▸ **Short problem**
For this exercise, write out exactly, and only, the lines running from the line that contains "Continue the Blender code for this object: part 2, from" through the line that contains "cut_both_sides(body, gash)".

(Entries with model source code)
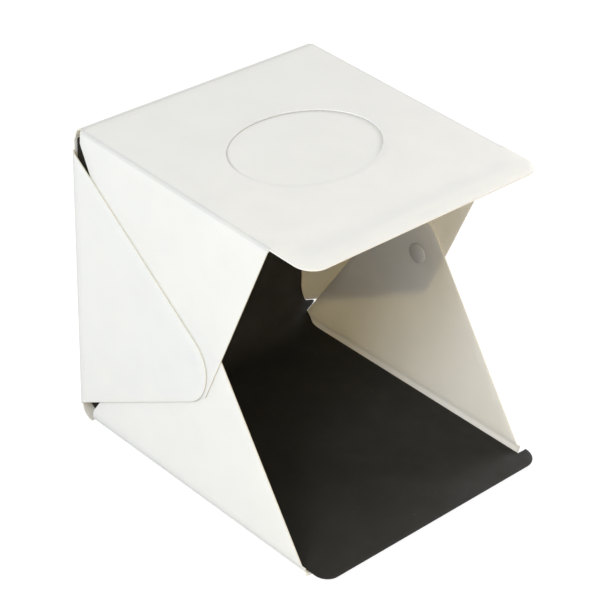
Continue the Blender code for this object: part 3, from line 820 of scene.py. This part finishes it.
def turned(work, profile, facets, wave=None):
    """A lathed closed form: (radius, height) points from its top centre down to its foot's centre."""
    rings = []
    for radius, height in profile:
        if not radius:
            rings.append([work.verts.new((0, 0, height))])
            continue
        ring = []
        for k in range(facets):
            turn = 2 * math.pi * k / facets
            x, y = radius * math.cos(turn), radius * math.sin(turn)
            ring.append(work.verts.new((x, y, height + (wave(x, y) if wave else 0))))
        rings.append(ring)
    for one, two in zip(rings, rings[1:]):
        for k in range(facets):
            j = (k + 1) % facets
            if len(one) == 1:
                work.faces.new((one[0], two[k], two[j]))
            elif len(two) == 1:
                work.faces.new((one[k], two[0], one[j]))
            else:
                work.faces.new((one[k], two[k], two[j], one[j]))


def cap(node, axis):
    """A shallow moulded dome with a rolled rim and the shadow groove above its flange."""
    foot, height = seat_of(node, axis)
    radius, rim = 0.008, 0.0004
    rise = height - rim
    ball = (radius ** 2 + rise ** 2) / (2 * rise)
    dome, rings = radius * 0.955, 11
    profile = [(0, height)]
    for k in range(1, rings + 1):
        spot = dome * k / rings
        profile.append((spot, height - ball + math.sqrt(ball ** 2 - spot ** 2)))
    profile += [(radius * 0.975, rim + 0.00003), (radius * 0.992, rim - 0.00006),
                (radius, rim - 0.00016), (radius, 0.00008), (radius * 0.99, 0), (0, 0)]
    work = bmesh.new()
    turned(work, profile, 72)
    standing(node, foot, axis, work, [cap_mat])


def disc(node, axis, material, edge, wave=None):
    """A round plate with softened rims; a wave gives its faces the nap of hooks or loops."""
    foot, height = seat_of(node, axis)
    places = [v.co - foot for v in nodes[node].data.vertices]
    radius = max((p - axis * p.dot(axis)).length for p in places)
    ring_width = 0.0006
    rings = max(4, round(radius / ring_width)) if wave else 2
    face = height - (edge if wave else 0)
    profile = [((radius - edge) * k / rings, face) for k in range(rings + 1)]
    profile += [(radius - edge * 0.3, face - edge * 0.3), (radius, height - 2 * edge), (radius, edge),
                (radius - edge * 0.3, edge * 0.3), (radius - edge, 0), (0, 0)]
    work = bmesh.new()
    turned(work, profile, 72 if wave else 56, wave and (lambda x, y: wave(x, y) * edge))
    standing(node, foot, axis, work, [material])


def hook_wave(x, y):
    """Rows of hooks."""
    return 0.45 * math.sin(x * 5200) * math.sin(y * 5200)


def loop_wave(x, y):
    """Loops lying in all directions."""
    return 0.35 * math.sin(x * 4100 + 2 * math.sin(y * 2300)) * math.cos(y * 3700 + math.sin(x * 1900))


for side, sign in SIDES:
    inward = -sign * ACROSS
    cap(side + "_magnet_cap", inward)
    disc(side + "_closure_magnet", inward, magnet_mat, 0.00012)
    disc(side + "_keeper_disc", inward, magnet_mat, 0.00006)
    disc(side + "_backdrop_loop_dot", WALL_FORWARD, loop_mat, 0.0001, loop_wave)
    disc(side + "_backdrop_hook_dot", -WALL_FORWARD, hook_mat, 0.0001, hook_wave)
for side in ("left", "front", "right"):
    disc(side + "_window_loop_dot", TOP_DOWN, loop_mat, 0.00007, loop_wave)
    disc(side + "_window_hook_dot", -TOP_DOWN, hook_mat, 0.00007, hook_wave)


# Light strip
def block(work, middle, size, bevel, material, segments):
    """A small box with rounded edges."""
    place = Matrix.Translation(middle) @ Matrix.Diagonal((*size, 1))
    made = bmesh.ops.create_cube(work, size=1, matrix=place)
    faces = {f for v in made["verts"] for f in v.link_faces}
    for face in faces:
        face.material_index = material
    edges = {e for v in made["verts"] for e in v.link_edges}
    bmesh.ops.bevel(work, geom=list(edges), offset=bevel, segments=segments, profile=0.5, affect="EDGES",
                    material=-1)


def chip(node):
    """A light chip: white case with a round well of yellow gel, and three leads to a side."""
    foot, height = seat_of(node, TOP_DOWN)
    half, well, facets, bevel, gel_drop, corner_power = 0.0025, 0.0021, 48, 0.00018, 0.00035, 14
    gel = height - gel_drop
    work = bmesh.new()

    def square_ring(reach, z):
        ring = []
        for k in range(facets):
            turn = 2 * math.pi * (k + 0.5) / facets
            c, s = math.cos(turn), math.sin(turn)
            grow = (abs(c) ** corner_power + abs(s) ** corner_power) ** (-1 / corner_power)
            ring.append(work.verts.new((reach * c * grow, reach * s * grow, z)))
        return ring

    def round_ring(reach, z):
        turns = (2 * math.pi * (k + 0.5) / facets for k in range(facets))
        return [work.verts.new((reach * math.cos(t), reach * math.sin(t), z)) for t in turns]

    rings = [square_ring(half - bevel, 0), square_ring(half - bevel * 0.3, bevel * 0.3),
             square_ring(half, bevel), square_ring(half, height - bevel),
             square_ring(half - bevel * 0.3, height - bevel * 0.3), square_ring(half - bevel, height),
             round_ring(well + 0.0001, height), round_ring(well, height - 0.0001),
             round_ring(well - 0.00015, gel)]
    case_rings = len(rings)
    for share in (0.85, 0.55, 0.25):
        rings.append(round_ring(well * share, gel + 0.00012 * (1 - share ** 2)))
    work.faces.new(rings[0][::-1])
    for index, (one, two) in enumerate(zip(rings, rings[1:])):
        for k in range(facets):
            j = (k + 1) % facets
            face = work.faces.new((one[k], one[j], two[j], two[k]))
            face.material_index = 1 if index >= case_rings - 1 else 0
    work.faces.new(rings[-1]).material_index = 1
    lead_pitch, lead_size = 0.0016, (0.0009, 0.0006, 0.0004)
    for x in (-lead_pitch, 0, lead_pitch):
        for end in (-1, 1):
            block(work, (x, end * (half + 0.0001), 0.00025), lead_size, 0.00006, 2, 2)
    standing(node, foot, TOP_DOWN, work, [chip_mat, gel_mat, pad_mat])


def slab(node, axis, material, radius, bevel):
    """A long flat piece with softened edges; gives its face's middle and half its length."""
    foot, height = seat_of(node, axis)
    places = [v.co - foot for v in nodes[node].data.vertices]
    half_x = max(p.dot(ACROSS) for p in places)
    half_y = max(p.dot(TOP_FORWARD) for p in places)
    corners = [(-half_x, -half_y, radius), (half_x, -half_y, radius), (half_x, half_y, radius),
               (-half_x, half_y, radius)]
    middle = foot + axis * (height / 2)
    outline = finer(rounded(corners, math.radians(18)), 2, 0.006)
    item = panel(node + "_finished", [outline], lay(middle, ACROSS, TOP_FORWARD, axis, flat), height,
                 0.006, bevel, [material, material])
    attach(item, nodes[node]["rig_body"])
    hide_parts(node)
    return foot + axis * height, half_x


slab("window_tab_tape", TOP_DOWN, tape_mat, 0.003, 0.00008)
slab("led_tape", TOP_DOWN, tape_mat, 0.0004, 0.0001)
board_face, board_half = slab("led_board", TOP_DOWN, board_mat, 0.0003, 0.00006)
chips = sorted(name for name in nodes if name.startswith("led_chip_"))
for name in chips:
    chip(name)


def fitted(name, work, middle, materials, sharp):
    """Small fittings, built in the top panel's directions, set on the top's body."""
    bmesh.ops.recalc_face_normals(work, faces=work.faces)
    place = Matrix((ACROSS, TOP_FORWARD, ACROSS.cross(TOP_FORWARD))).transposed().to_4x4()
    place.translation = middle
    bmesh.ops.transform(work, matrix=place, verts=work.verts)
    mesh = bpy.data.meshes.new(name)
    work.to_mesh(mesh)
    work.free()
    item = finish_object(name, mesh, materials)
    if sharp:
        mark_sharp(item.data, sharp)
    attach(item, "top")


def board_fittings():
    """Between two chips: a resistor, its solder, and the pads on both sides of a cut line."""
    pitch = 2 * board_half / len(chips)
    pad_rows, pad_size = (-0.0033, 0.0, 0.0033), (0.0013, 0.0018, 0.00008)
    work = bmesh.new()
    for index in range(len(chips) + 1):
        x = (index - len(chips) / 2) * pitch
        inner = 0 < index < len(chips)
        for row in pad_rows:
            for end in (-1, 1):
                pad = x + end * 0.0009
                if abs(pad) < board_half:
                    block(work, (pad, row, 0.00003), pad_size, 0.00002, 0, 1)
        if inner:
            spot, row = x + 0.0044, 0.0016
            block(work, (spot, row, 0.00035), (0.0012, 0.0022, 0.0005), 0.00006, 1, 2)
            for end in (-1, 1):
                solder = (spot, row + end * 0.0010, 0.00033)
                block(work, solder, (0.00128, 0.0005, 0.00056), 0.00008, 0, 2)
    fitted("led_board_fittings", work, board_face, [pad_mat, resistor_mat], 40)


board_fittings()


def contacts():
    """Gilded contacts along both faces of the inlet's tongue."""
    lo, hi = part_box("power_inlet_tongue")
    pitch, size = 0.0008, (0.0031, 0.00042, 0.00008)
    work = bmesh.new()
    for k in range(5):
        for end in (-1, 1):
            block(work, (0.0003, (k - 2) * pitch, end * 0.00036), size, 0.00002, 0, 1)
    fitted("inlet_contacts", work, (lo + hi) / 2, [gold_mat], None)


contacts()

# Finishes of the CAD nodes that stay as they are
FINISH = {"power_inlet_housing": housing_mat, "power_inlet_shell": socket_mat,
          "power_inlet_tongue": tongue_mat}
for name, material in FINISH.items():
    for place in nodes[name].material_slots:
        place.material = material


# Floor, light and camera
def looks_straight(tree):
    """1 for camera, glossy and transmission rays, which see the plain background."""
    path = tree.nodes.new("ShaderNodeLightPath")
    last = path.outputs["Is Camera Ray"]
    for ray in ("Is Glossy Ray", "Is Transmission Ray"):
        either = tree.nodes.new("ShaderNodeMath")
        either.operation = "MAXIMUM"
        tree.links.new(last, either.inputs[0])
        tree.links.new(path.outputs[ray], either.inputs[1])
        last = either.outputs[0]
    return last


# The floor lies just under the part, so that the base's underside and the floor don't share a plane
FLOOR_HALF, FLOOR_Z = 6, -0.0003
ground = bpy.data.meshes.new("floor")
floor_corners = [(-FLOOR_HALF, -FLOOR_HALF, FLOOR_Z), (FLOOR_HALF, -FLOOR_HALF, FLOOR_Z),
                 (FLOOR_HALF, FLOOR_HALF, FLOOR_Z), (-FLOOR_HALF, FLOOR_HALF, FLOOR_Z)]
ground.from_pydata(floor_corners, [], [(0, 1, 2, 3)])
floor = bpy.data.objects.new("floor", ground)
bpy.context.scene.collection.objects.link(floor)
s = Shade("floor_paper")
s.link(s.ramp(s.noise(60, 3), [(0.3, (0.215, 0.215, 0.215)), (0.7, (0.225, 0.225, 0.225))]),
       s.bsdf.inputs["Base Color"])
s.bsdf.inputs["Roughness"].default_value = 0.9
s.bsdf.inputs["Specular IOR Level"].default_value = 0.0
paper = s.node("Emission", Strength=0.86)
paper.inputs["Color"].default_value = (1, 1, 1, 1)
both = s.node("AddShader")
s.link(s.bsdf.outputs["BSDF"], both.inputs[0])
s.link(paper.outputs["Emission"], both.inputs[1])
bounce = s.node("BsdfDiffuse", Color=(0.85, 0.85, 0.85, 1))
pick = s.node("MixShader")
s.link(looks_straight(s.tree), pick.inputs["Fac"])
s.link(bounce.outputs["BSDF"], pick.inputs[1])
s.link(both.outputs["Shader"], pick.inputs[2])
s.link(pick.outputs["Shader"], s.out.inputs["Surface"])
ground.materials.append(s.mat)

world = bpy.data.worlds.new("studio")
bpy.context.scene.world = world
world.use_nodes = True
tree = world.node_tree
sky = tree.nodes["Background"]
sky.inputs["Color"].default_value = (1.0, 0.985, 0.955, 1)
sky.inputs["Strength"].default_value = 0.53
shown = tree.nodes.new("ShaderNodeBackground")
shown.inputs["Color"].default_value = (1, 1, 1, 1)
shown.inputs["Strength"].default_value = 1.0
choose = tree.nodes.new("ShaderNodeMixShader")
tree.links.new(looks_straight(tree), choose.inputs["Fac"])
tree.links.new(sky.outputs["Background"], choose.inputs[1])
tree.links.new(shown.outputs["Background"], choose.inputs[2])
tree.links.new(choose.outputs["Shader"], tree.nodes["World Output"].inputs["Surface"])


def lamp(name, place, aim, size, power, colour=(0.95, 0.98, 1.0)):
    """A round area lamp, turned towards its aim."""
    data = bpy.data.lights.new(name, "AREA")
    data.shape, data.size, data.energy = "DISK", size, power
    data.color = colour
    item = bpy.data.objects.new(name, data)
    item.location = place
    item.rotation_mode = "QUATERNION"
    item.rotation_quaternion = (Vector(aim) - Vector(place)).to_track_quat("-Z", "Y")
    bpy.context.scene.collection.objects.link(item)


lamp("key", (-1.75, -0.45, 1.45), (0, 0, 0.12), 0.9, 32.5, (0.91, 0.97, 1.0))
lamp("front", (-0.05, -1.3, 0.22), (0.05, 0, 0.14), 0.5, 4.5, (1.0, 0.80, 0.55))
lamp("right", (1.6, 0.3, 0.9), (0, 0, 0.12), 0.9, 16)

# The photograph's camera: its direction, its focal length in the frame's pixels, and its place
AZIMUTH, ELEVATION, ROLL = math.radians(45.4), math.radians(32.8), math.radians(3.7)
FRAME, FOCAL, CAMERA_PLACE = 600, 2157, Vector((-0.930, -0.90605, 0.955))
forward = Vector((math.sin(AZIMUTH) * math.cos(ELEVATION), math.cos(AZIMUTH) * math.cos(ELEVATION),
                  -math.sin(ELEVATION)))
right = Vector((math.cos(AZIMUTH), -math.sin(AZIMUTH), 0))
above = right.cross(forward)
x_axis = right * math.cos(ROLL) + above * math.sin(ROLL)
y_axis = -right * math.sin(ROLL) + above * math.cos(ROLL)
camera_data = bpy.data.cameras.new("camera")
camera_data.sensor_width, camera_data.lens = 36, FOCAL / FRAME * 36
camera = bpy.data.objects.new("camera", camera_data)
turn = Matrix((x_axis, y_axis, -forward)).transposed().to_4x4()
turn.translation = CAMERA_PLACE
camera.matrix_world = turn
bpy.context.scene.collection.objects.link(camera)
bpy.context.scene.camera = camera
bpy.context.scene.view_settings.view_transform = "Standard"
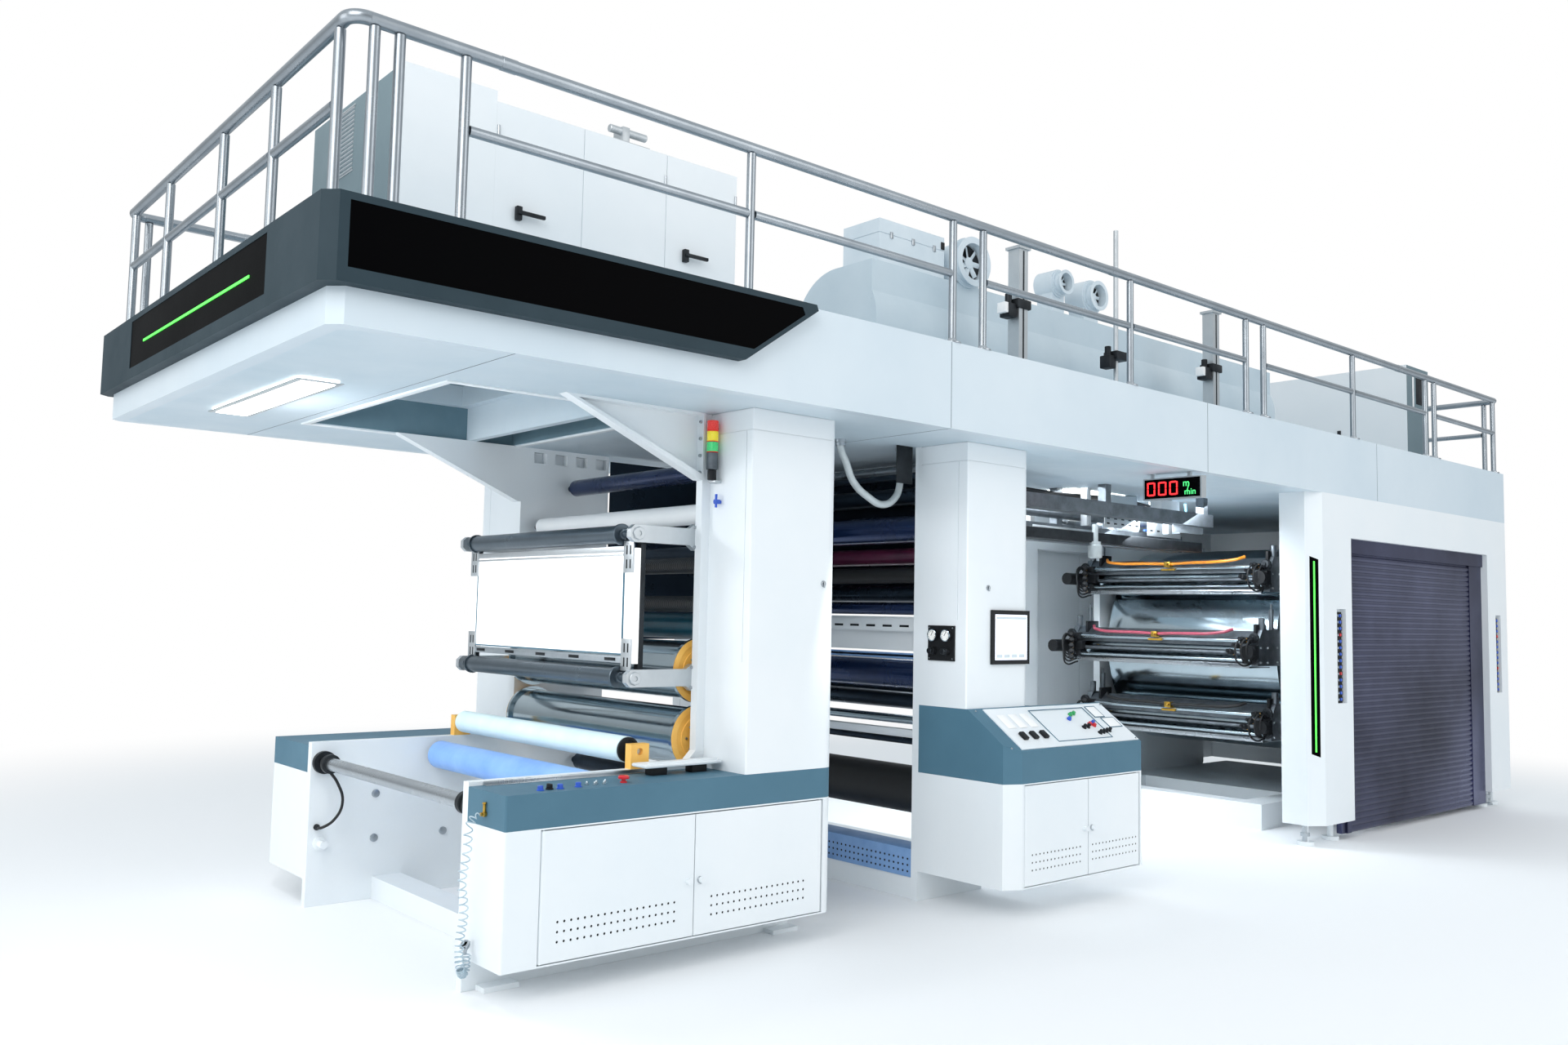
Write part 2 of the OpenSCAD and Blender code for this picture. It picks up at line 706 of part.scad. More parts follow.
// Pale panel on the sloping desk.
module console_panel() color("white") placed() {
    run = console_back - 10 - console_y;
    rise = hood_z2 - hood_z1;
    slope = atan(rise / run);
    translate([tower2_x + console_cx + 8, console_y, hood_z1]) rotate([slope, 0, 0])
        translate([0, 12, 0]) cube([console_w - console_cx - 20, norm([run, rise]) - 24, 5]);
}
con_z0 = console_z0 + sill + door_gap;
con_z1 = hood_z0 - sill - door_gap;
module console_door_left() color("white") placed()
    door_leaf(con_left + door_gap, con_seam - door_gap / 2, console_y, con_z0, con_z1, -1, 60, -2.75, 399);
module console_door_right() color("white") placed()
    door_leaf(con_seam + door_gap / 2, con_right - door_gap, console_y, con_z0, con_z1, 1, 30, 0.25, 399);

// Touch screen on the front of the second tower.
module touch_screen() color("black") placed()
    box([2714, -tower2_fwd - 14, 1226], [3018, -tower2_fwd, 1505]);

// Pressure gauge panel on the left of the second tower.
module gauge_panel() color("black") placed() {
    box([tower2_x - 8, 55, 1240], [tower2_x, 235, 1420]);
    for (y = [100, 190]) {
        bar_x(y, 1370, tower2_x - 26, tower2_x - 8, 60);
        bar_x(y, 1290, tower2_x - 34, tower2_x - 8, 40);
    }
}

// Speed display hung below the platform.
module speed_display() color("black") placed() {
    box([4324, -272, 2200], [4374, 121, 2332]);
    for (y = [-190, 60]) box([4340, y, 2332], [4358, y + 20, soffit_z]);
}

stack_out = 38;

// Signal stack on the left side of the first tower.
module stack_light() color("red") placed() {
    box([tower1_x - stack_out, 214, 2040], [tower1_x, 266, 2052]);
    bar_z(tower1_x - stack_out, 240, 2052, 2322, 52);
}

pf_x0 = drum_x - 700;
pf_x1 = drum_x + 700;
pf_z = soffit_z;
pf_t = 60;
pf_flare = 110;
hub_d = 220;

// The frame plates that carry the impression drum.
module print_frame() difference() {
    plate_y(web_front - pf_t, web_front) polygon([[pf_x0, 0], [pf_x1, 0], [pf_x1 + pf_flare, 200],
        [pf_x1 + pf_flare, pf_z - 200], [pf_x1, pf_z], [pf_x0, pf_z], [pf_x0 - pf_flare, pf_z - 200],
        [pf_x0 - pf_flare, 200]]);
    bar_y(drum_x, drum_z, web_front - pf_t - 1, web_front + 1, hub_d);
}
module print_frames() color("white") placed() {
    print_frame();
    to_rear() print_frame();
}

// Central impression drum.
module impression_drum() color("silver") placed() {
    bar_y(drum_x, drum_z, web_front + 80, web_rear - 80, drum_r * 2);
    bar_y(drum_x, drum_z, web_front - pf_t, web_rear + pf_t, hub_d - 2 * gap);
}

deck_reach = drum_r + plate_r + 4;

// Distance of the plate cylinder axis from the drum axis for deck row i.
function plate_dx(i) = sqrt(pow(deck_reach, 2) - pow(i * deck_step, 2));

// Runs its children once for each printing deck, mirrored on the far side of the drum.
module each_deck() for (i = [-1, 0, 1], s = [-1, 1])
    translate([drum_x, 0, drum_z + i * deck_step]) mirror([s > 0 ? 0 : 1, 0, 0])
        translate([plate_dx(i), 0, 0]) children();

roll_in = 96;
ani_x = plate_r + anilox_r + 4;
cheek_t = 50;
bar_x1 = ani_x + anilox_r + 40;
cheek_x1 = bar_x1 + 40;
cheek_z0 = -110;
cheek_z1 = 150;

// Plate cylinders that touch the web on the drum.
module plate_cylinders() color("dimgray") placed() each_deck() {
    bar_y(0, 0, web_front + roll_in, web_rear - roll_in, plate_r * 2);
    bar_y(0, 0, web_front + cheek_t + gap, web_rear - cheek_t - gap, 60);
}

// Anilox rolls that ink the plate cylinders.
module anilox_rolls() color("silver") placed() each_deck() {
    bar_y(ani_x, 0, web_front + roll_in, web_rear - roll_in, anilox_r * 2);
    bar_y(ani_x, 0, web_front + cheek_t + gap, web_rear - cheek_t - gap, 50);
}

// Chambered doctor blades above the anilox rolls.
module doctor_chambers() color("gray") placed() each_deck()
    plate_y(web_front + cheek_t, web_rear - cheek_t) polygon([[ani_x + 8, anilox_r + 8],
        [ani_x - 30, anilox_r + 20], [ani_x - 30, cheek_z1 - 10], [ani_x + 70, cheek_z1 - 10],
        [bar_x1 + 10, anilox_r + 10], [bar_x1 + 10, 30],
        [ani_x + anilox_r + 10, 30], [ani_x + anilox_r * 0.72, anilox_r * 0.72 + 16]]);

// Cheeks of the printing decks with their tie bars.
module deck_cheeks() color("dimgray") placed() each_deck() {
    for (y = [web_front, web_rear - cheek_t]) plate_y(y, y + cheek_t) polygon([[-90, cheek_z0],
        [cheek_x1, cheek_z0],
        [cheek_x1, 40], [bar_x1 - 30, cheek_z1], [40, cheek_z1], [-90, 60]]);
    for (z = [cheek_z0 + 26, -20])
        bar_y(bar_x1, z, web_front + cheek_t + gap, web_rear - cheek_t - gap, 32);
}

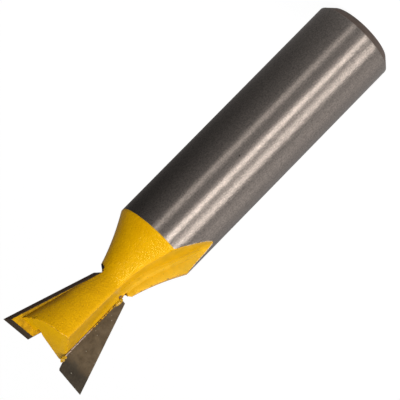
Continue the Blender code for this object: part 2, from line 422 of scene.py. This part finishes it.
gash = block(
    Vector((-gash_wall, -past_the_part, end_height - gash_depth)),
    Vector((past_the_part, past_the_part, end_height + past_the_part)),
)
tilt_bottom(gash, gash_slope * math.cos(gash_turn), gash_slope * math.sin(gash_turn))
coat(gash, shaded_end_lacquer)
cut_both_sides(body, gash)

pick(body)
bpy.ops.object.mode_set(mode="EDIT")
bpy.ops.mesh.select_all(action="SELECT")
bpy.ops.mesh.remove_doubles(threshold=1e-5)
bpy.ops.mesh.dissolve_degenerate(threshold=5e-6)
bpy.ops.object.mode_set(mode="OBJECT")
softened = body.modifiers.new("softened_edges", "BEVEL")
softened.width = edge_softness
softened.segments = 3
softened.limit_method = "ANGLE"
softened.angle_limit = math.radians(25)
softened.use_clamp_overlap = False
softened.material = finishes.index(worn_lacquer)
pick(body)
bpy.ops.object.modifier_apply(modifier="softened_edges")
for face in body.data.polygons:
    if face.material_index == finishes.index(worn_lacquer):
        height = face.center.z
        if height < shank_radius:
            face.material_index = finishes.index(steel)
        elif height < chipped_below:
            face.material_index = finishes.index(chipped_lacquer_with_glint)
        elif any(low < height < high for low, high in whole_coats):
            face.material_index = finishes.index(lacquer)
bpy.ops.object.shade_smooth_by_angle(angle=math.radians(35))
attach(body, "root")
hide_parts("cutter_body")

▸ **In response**
Continue the Blender code for this object: part 2, from line 422 of scene.py. This part finishes it.
gash = block(
    Vector((-gash_wall, -past_the_part, end_height - gash_depth)),
    Vector((past_the_part, past_the_part, end_height + past_the_part)),
)
tilt_bottom(gash, gash_slope * math.cos(gash_turn), gash_slope * math.sin(gash_turn))
coat(gash, shaded_end_lacquer)
cut_both_sides(body, gash)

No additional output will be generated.